The Japanese currency swung between gains and

losses in early trading before trading slightly weaker. It was

last down 0.27% at 159.27 per dollar.

It spiked nearly 3% to as high as 157.40 immediately after

the consumer inflation report on Thursday.

Tokyo's top currency diplomat, Masato Kanda, said on

Friday authorities will take action as needed in the foreign

exchange market but declined to comment on whether authorities

had intervened.

"Currency interventions should certainty be rare in a

floating rate market, but we'll need to respond appropriately to

excessive volatility or disorderly moves," Kanda said.

The usual absence of any official comment on intervention

leaves investors guessing and focus will now be on data due at

the end of the month that shows whether authorities did step in

or not.

News outlet Asahi, citing government sources, said officials

intervened in the currency market while a Nikkei report, also

citing sources, said the BOJ conducted rate checks with banks on

the euro against the yen on Friday, adding to market jitters.

"It's just being opportunistic ... (and) the U.S. data

is doing the heavy lifting," said Moh Siong Sim, currency

strategist at Bank of Singapore. "If they did intervene it shows

their intention to cap yen weakness."

Tokyo intervened at the end of April and in early May,

spending roughly 9.8 trillion yen ($61.55 billion) to support

the currency.

However, the yen has since gone beyond those levels,

touching a 38-year low of 161.96 per dollar last week as the

wide difference between U.S. and Japan rates weighed, with the

currency down over 11% against the dollar so far this year.

This gap has created a highly lucrative trading opportunity,

in which traders borrow the yen at low rates to invest in

dollar-priced assets for a higher return, known as carry trade.

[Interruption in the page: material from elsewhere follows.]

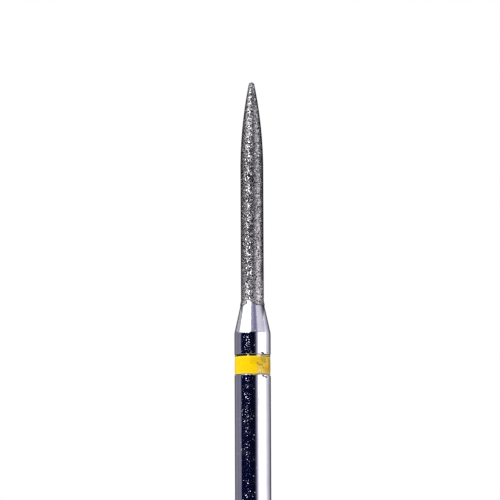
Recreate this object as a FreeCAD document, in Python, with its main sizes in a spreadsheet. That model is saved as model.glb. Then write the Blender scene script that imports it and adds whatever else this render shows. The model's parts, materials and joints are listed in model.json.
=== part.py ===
"""A long flame-shaped diamond bur for a friction-grip dental handpiece.

The bur stands on the centre of its shank's end, with +Z towards the tip. All lengths are in millimetres.
Three pieces are built: the turned steel blank, the diamond coating plated on its core, and the colour ring
that lies in a shallow groove of the shank and tells how fine the grit is.
"""

import FreeCAD, Part
import math
import os

import Sketcher

# Driving dimensions: name, value and meaning
SIZES = [
    ("overall_length", 22.0, "end of the shank to the tip of the coating"),
    ("shank_diameter", 1.6, "plain shank that the handpiece's chuck grips"),
    ("shank_end_chamfer", 0.2, "chamfer that leads the shank into the chuck"),
    ("shank_end_round", 0.06, "round of the chamfer's edge on the end face"),
    ("neck_length", 1.3, "cone between the shank and the head"),
    ("neck_blend_radius", 0.6, "round where the cone runs into the shank"),
    ("head_length", 9.8, "coated head, from the blank's shoulder to the tip"),
    ("head_diameter", 1.02, "head over the coating"),
    ("flame_length", 3.9, "curved part of the head, measured back from the tip"),
    ("tip_radius", 0.13, "round of the tip over the coating"),
    ("coating_thickness", 0.05, "nickel and diamond layer, the same all over the core"),
    ("coating_edge_round", 0.02, "round of the coating's outer edge at the shoulder"),
    ("ring_setback", 1.02, "foot of the neck to the upper edge of the colour ring"),
    ("ring_width", 0.82, "colour ring, along the shank"),
    ("ring_recess", 0.01, "how far the colour ring lies below the shank's surface"),
    ("ring_edge_round", 0.02, "round of the colour ring's outer edges"),
    ("groove_depth", 0.06, "seat of the colour ring, below the shank's surface"),
    ("groove_upper_gap", 0.07, "open groove left above the colour ring"),
    ("groove_lower_gap", 0.02, "open groove left below the colour ring"),
]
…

"It looks like it will be a volatile day today with

markets nervous about intervention but carry still very

attractive to short the yen and the shift in the fundamental

story is only marginal after last night's cooler U.S. CPI," said

Charu Chanana, head of currency strategy at Saxo.

CPI BOOST

The surge in yen was triggered after data on Thursday showed

U.S. consumer prices fell for the first time in four years in

June, firmly putting disinflation back on track and keeping an

interest rate cut from the Federal Reserve on the table.

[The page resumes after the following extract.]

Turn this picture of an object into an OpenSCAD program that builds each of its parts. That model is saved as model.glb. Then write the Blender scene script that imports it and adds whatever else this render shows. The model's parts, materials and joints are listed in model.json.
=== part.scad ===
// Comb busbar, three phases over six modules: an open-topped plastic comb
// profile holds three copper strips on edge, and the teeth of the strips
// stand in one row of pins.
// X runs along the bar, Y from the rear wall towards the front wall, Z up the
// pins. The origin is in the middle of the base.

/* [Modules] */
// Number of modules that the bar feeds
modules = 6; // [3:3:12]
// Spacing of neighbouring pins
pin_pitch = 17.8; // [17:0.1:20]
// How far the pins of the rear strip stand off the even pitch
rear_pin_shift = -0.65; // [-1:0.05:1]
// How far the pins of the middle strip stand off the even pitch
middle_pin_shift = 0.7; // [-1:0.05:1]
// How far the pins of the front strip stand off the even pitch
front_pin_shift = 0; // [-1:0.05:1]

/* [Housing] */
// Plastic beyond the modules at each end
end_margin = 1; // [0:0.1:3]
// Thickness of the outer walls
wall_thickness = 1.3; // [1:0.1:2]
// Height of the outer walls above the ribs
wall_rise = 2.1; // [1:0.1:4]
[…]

"The U.S. inflation report was about as good as any dove

could have hoped for," said Matt Simpson, senior market analyst

at City Index, pointing out that recent data more than suggest

the U.S. economy is slowing.

Traders are now pricing in 93% chance of the Fed cutting

rates in September, compared with 73% before the CPI reading,

CME FedWatch tool showed. Markets are pricing in 61 basis points

of easing this year.

The dollar as a result has been on the defensive, with

the dollar index, which measures the U.S. currency

against six rivals, at 104.49, not far from the one-month low of

104.07 it touched on Thursday.

"With the likelihood of a dovish September Fed rate cut,

we could see a softer dollar in the near term," said managing

director of investment strategy at OCBC.

Menon, though, cautioned that the market is pricing in a

more aggressive pace of rate cuts and flagged the risk of a

Donald Trump victory in the upcoming U.S. Presidential election.

"A resurgence of inflation expectation if Trump wins

could see the Fed treading cautiously next year."

Elsewhere, the euro was steady at $1.087, just

below the one month high of $1.090 touched on Thursday.

Sterling was hovering close to the nearly one-year

high hit on Thursday and was last at $1.29075 after data showed

the UK economy grew more quickly than expected in May,

potentially lowering the chances of an August rate cut.